Lucian camp on the dangers of both giving and receiving awards
In the end there were thirteen of us – four from agencies of one sort or another, five from client-side marketing roles, a marketing consultant, a journalist, a media man, and me allegedly chairing the proceedings. By any standards, we were a diverse bunch: aged from late 20s to late 50s, reasonably evenly divided between men and women, some with ackgrounds very much on the creative side of the industry, others much more technical, left-brain marketers.
Our mission, over the course of an eight-hour session in a posh London hotel, was to judge the 2005 Money Marketing Financial Advertising Awards, the premier scheme for financial services communications. Specifically, we wouldn’t be allowed out until we’d decided on the gold, silver and bronze award winners across a range of nine categories including direct marketing; television, radio and print advertising; and the two prestige categories, Campaign of the Year (Consumer) and Campaign of the Year (IFA). Of course this is great fun. But that’s not the important point. The important and interesting point, given the diversity of the judges, is how astonishingly easy we found it to agree on about 95% of the prizewinners.
Hands up for winners
Without boring you too much with the details of the judging process, in the first stage all the work in a particular category is laid out in a room; the judges wander around looking at it for fifteen minutes or so; then we band together as a posse; Money Marketing’s awards queen, Jenny Lowe, holds up each entry in turn; and if any judge wants the entry to go onto the short list for detailed consideration in the second stage, he or she puts a hand up.
Yes, OK, I know, that was boring. But the point is that you put your hand up purely on the basis of your own judgement, without peer pressure. And at risk of oversimplifying a little bit, the way it went was that out of several hundred entries, about 70% picked up no votes at all, about 25% picked up the odd vote here and there and when we saw the other 5% pretty much all of us put up our hands right away.
And then, when it came to the second stage of the judging, not only did 95% of the prizes go to work from among that initial 5%, but also in the vast majority of cases we agreed unanimously or almost unanimously on which work should win which prize.
We even agreed unanimously on our bravest decision, in the radio category, that Nationwide’s work stood so far ahead of everyone else’s that it should win the gold, silver and bronze awards.
There were a few occasions when we weren’t unanimous, but most of these were for the technical reason that judges aren’t allowed to vote for, or speak for, their own agency’s or company’s work. For example, none of cchm:ping’s handsome crop of awards – gold for best press ad, silver for best consumer campaign, silver for best TV commercial and bronze for best direct mail pack – was unanimous. But that was simply because I could not vote for them.
Hands down for originality?
But anyway, my point – and I think it’s a really intriguing one – is that it’s weird how easy it is to agree on the best stuff in retrospect, in the cold light of the awards jury room, when it seems to be so hard to do it at the time, in the heat of the client/agency meeting.
I don’t want to get into standard agency whinge mode. Well, all right, maybe I do, just a bit.
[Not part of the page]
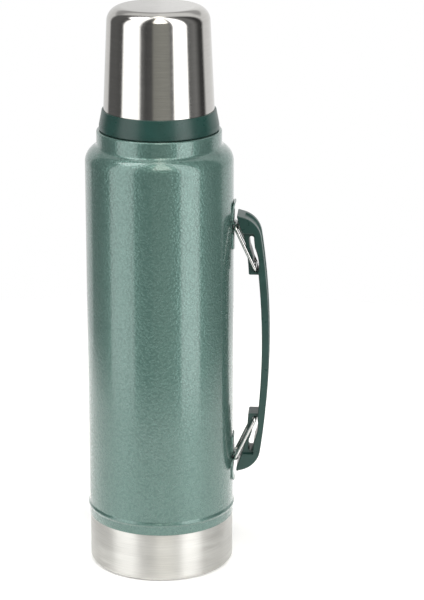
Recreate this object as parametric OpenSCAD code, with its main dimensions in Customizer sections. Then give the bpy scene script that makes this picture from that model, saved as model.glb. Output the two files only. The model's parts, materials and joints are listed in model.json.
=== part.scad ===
// Vacuum flask with a screw-on drinking cup, a screw stopper and a pull-out side handle.
// +Z is up and the flask stands on z = 0, with the origin on its axis.
// The handle is on the +X side. All sizes are in millimetres.

/* [Jacket] */
// Outer diameter of the painted jacket
body_d = 95; // [79:1:114]
// Height of the painted jacket's top edge, at the neck
jacket_h = 291.2; // [282:0.1:350]
// Thickness of the jacket's sheet
jacket_t = 0.7; // [0.5:0.1:1]
// How far the shoulder steps in, from the body to the neck
shoulder_step = 7.5; // [6:0.5:10]
// Radius of the shoulder's round
shoulder_round = 11; // [9:0.5:14]
// Radius of the hollow between shoulder and neck
neck_fillet = 2.5; // [1.5:0.5:4]
// Height of the neck's straight wall
neck_h = 8.6; // [6:0.1:12]
// Radius of the neck's top edge
neck_lip = 1.2; // [0.8:0.1:2]

/* [Base] */
// Height of the bare steel base, up to the paint
base_h = 32.5; // [25:0.5:36]
// Thickness of the base's sheet
base_t = 0.8; // [0.6:0.1:1.2]
// How far the bare steel sits inside the painted surface
band_inset = 0.4; // [0.2:0.1:0.6]
// Radius of the base's outer edge
base_edge = 3.5; // [2:0.5:5]
// Width of the ring that the flask stands on
foot_w = 4.6; // [3:0.1:7]
// Depth of the recess under the base
recess_h = 3.4; // [3:0.1:5]
// Thickness of the cover disc in that recess
cover_t = 2; // [1:0.1:2.5]
// Length of the base's lap inside the jacket
lap_h = 13; // [10:0.5:16]
// Height of the rolled bead's middle above the paint edge
bead_rise = 7.2; // [5:0.1:9]
// Width of the rolled bead
bead_w = 3.6; // [2.4:0.1:4.4]
// How far the bead stands out
bead_out = 0.8; // [0.4:0.1:1.2]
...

But the universal perception of people in agencies is that very nearly all their best and bravest and most original ideas get shot down by their clients: that whereas awards juries (rightly) recognise the importance of stand-out and involvement and memorability, clients buying campaigns from agencies (wrongly) are fearful and suspicious of these same qualities and avoid them like the plague.
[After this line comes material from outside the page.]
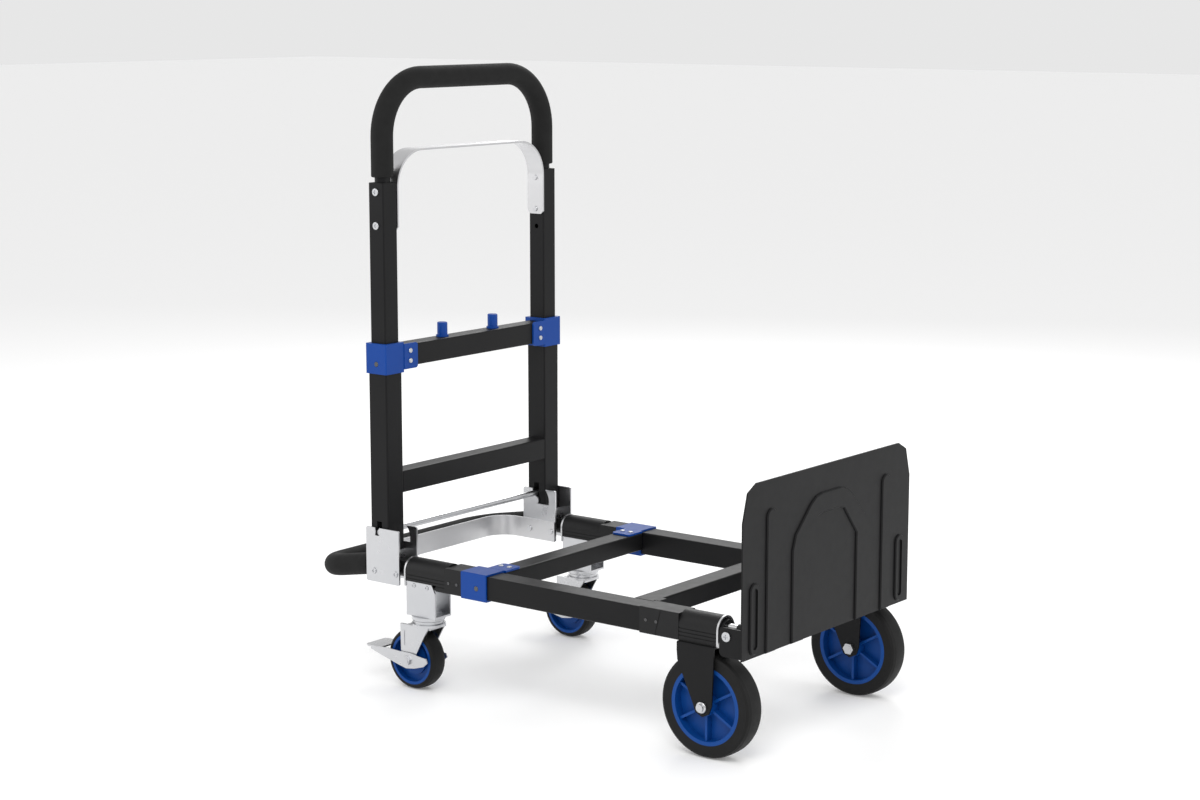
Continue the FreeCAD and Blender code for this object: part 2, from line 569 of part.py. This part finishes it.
def make_casters():
    head = rod(SWIVEL_X, RAIL_Y, 118.0, "z", 27.0, 6.7)
    head = rounded(head, 2.5, lambda p: abs(p.z - 118.0) < 0.1)
    head = head.fuse(rod(SWIVEL_X, RAIL_Y, 113.0, "z", 24.0, 5.0))
    head = head.fuse(rod(SWIVEL_X, RAIL_Y, 109.0, "z", 27.5, 4.0))
    king = rod(SWIVEL_X, RAIL_Y, 110.0, "z", CASTER_AXLE_R, 18.3)
    nut = prism([V(SWIVEL_X + 8.5 * math.cos(a), RAIL_Y + 8.5 * math.sin(a), 128.3)
                 for a in [math.radians(60 * i) for i in range(6)]], V(0, 0, 6.0))
    head = head.fuse(king).fuse(nut).removeSplitter()
    leg = [(46.0, 109.0), (47.0, 62.0), (52.0, 44.0), (60.0, 39.0), (70.0, 42.0), (74.0, 52.0), (96.0, 92.0),
           (106.0, 109.0)]
    legs = [prism([V(x, y, z) for x, z in leg], V(0, 2.5, 0)) for y in (180.0, 221.5)]
    crown = box(58.0, 108.0, 182.5, 221.5, 105.5, 109.0)
    fork = legs[0].fuse(legs[1]).fuse(crown)
    fork = fork.fuse(box(46.0, 58.0, 182.5, 184.0, 104.0, 109.0)).fuse(box(46.0, 58.0, 220.0, 221.5, 104.0, 109.0))
    fork = fork.fuse(box(49.0, 55.0, 224.0, 225.0, 74.0, 98.0)).removeSplitter()
    fork = fork.cut(rod(CASTER_X, 170.0, CASTER_R, "y", CASTER_AXLE_R, 70))
    axle = rod(CASTER_X, 172.5, CASTER_R, "y", CASTER_AXLE_R, 59)
    for y, way in ((176.9, -1), (227.4, 1)):
        axle = axle.fuse(prism([V(CASTER_X + 8.5 * math.cos(a), y, CASTER_R + 8.5 * math.sin(a))
                                for a in [math.radians(60 * i + 15) for i in range(6)]], V(0, way * 3.5, 0)))
    add_pair("caster_head_%s", head)
    add("caster_fork_left", [fork, axle.removeSplitter()])
    add("caster_fork_right", [mirrored(fork), mirrored(axle.removeSplitter())])
    for side, s in SIDES:
        add("caster_tyre_%s" % side, wheel_tyre(CASTER_X, s * RAIL_Y, CASTER_R, CASTER_W, 42.0))
        y, z, r = s * RAIL_Y, CASTER_R, 42.0
        rim = ring(CASTER_X, y, z, r, r - 4.5, CASTER_W - 2)
        rim = rim.fuse(ring(CASTER_X, y, z, r - 4.0, 10.0, 8.0))
        rim = rim.fuse(ring(CASTER_X, y, z, 26.0, 10.0, 16.0))
        rim = rim.fuse(ring(CASTER_X, y, z, 13.0, CASTER_AXLE_R + RUN, 37.0))
        add("caster_rim_%s" % side, rim.cut(rod(CASTER_X, y - 30, z, "y", CASTER_AXLE_R + RUN, 60)).removeSplitter())


def make_pedals():
    arm = [(-16.0, 62.0), (-18.0, 57.0), (6.0, 50.0), (44.0, 40.0), (60.0, 36.5), (78.0, 39.0), (98.0, 45.0),
           (106.0, 52.0), (103.0, 59.0), (84.0, 61.0), (70.0, 63.0), (48.0, 63.0), (20.0, 64.0)]
    plates = [prism([V(x, y, z) for x, z in arm], V(0, 2.0, 0)) for y in (177.2, 224.8 + 0.3)]
    tread = box(-30.0, 4.0, 177.2, 227.1, 60.0, 62.5)
    tread = rounded(tread, 8.0, lambda p: p.x < -29.0 and abs(p.z - 61.25) < 0.1)
    pedal = plates[0].fuse(plates[1]).fuse(tread).removeSplitter()
    pedal = pedal.cut(rod(CASTER_X, 170.0, CASTER_R, "y", CASTER_AXLE_R + RUN, 70))
    add_pair("brake_pedal_%s", pedal)


# ---- upright ------------------------------------------------------------------------------
def make_upright():
    h = LOWER / 2
    y0, y1 = TUBE_Y - h, TUBE_Y + h
    tube = square_tube(-h, h, y0, y1, *LOWER_Z, "z")
    tube = tube.cut(rod(0, y0 - 1, PIVOT_Z, "y", PIVOT_R + RUN, LOWER + 2))
    slot_low = LATCH_Z - LATCH_R - 0.4
    slot = box(-LATCH_R - 0.3, LATCH_R + 0.3, y0 - 1, y1 + 1, slot_low, LATCH_Z + LATCH_LIFT + LATCH_R + 1)
    tube = tube.cut(slot)
    tube = tube.cut(rod(UP_BUTTON[0], y1 - 4, UP_BUTTON[1], "y", BUTTON_R + 0.3, 8))
    add("upright_lower_tubes", both(tube))
    for name, (x0, x1, z0, z1) in (("middle_beam", MIDDLE_BEAM), ("lower_beam", LOWER_BEAM)):
        end = y0 - CLAMP_T if name == "middle_beam" else y0
        add("upright_" + name, square_tube(x0, x1, -end, end, z0, z1, "y"))
    k = h + CLAMP_T
    z0, z1 = UP_CLAMP_Z
    clamp = box(-k, k, TUBE_Y - k, TUBE_Y + k, z0, z1)
    clamp = clamp.makeFillet(2.0, along(clamp, "z"))
    clamp = clamp.cut(box(-h, h, y0, y1, z0 - 1, LOWER_Z[1]))
    g = UPPER / 2 + 0.4
    clamp = clamp.cut(box(-g, g, TUBE_Y - g, TUBE_Y + g, z0, z1 + 1))
    tab_end = y0 - 34.0
    tab = box(MIDDLE_BEAM[1], MIDDLE_BEAM[1] + CLAMP_T, tab_end, y0 - CLAMP_T + 1, 516.5, 558.0)
    tab = rounded(tab, 5.0, lambda p: abs(p.y - tab_end) < 0.1 and abs(p.x - MIDDLE_BEAM[1] - 1.5) < 0.1)
    clamp = clamp.fuse(tab).removeSplitter()
    clamp = clamp.cut(rod(UP_BUTTON[0], y1 - 1, UP_BUTTON[1], "y", BUTTON_R + 0.3, 10))
    add("upright_clamps", both(clamp))
    rivets = []
    for z in (546.0, 529.5):
        rivet = rod(MIDDLE_BEAM[1] + CLAMP_T, y0 - 16, z, "x", 4.0, 2.0)
        rivets += both(rounded(rivet, 1.2, lambda p: p.x > MIDDLE_BEAM[1] + CLAMP_T + 1.99))
    add("upright_clamp_rivets", rivets)
    peg = rod(2.0, 64.0, MIDDLE_BEAM[3], "z", 8.5, 24.0)
    peg = rounded(peg, 2.0, lambda p: p.z > MIDDLE_BEAM[3] + 23.9)
    foot = rod(2.0, 64.0, MIDDLE_BEAM[3], "z", 10.5, 3.0)
    add("hook_pegs", both(peg.fuse(foot).removeSplitter()))
    add("latch_bar", rod(0, -220.3, LATCH_Z, "y", LATCH_R, 440.6))


def make_buttons():
    up = rod(UP_BUTTON[0], 217.6, UP_BUTTON[1], "y", BUTTON_R, 6.2)
    low = rod(RAIL_BUTTON[0], 219.6, RAIL_BUTTON[1], "y", BUTTON_R, 6.2)
    for name, button in (("upright_button_%s", up), ("bed_button_%s", low)):
        tip = max(v.Point.y for v in button.Vertexes)
        add_pair(name, rounded(button, 1.2, lambda p: p.y > tip - 0.1))


# ---- telescoping handle -------------------------------------------------------------------
def make_handle():
    h = UPPER / 2
    y0, y1 = TUBE_Y - h, TUBE_Y + h
    tube = square_tube(-h, h, y0, y1, *UPPER_Z, "z", wall=1.5)
    tube = tube.cut(rod(UP_BUTTON[0], y1 - 3, UP_BUTTON[1], "y", BUTTON_R + 1, 8))
    tube = tube.cut(rod(0, y0 - 1, STRAP_HOLE_Z, "y", 4.0, 4))
    for z in SCREW_Z:
        tube = tube.cut(rod(0, y0 - 1, z, "y", 3.0, UPPER + 2))
    add("upright_upper_tubes", both(tube))
    strap = standing(u_profile(y0, 60.0, 741.0, 868.5, 3.0).extrude(V(0, 0, 34.0)))
    strap.translate(V(-strap.BoundBox.Center.x, 0, 0))
    for s in (-1, 1):
        corner = [e for e in along(strap, "y") if e.CenterOfMass.z < 741.1 and e.CenterOfMass.y * s > 0]
        strap = strap.makeChamfer(5.0, corner)
    frame = bent_tube(TUBE_Y, HANDLE_BEND, 735.0, HANDLE_TOP_Z, HANDLE_R, HANDLE_R - 1.5)
    frame = standing(frame)
    for z in SCREW_Z:
        strap = strap.cut(rod(0, -300, z, "y", 3.0, 600))
        frame = frame.cut(rod(0, -300, z, "y", 3.0, 600))
    add("top_strap", strap)
    add("handle_tube", frame)
    add("handle_grip", standing(bent_tube(TUBE_Y, HANDLE_BEND, GRIP_END_Z, HANDLE_TOP_Z, GRIP_R, HANDLE_R)))
    bolts = []
    for z in SCREW_Z:
        bolt = screw(0, y1, z, 6.2, 2.4, 3.0, UPPER + 3.0)
        cap = rod(0, y0 - 3.0, z, "y", 4.6, -2.0)
        bolt = bolt.fuse(rounded(cap, 0.9, lambda p: p.y < y0 - 4.9))
        bolts += both(bolt.removeSplitter())
    add("handle_screws", bolts)


# ---- build --------------------------------------------------------------------------------
def main():
    for make in (make_rails, make_rail_clamps, make_sleeves, make_inner_tubes, make_front_ends, make_front_forks,
                 make_front_wheels, make_toe_plate, make_rear_ends, make_uprights_brackets, make_rear_strap,
                 make_rear_handle, make_caster_brackets, make_casters, make_pedals, make_upright, make_buttons,
                 make_handle):
        make()
    os.makedirs("parts", exist_ok=True)
    total = FreeCAD.BoundBox()
    for name, shape in nodes.items():
        shape.translate(V(-CENTRE_X, 0, 0))
        if not shape.isValid():
            print("INVALID", name)
        total.add(shape.optimalBoundingBox(True, False))
        shape.exportStep("parts/%s.step" % name)
    print("nodes", len(nodes), "box", total)
    print("centre x off by", round(total.Center.x, 3))


main()
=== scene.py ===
import json
import logging
import math
from dataclasses import dataclass, field
from enum import Enum

import bpy
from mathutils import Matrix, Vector


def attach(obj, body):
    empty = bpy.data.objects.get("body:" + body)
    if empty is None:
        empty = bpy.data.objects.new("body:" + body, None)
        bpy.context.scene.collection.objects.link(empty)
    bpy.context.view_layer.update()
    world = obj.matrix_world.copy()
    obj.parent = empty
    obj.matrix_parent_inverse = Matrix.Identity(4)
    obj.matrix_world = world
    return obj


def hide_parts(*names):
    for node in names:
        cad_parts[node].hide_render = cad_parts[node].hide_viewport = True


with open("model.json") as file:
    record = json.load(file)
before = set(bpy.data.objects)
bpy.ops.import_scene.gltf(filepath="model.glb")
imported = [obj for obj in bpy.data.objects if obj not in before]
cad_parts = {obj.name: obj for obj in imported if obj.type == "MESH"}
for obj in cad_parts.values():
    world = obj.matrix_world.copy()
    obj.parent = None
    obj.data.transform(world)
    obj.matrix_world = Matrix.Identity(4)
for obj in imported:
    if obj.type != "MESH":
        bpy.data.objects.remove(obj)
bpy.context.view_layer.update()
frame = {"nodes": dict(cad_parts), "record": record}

logging.basicConfig(level=logging.INFO, format="%(message)s")
log = logging.getLogger("cart")

MM = 0.001
CENTRE_X = 281.5            # the cart's middle, forward of the upright's centre plane, in millimetres

GRIP_SIDES = 48
LEG_STEPS = 5
BEND_STEPS = 16
CROSSING_STEPS = 12
GRIP_END_ROUND = 0.0022
WELD = 0.00001
END_EDGE_ANGLE = math.radians(60.0)
SMOOTH_ANGLE = math.radians(40.0)
QUARTER_TURN = math.radians(90.0)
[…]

What do I think? Well, as a Libran, I take a balanced view. I think that not all great work is great for every brand: if an agency showed, say, a great Volvo idea to Volkswagen then VW would be right to turn it down. I think that when agencies show really great big ideas that are right for the brand to their senior clients, I think most of the senior clients spot it at once, thank the agency warmly for its efforts and put the work into production straight away.
But lower down the food chain, I think there are far too many middle and junior managers who, in these risk-averse times, have somehow got it into their heads that their role is to reject and remove every element of their agencies’ work that shows the faintest trace of life, or originality, or humour, or controversy, or any of the attributes that help stuff not only to win awards, but also – more often than not – to be included amongst the tiny, tiny proportion of financial services communications that actually broke through and got noticed by somebody.
The Final Judgement
’s the point. For all the teasing about agencies’ love of awards, the stuff that wins is generally the stuff that people have seen and enjoyed – and have been motivated by. The truth is that by far the biggest risk that most financial communications run is the risk of sinking without trace – of burning money to little or no measurable purpose. Oscar Wilde, as usual, got it right. The only thing worse than winning the Money Marketing Financial Advertising Awards… yes, you know the rest of it.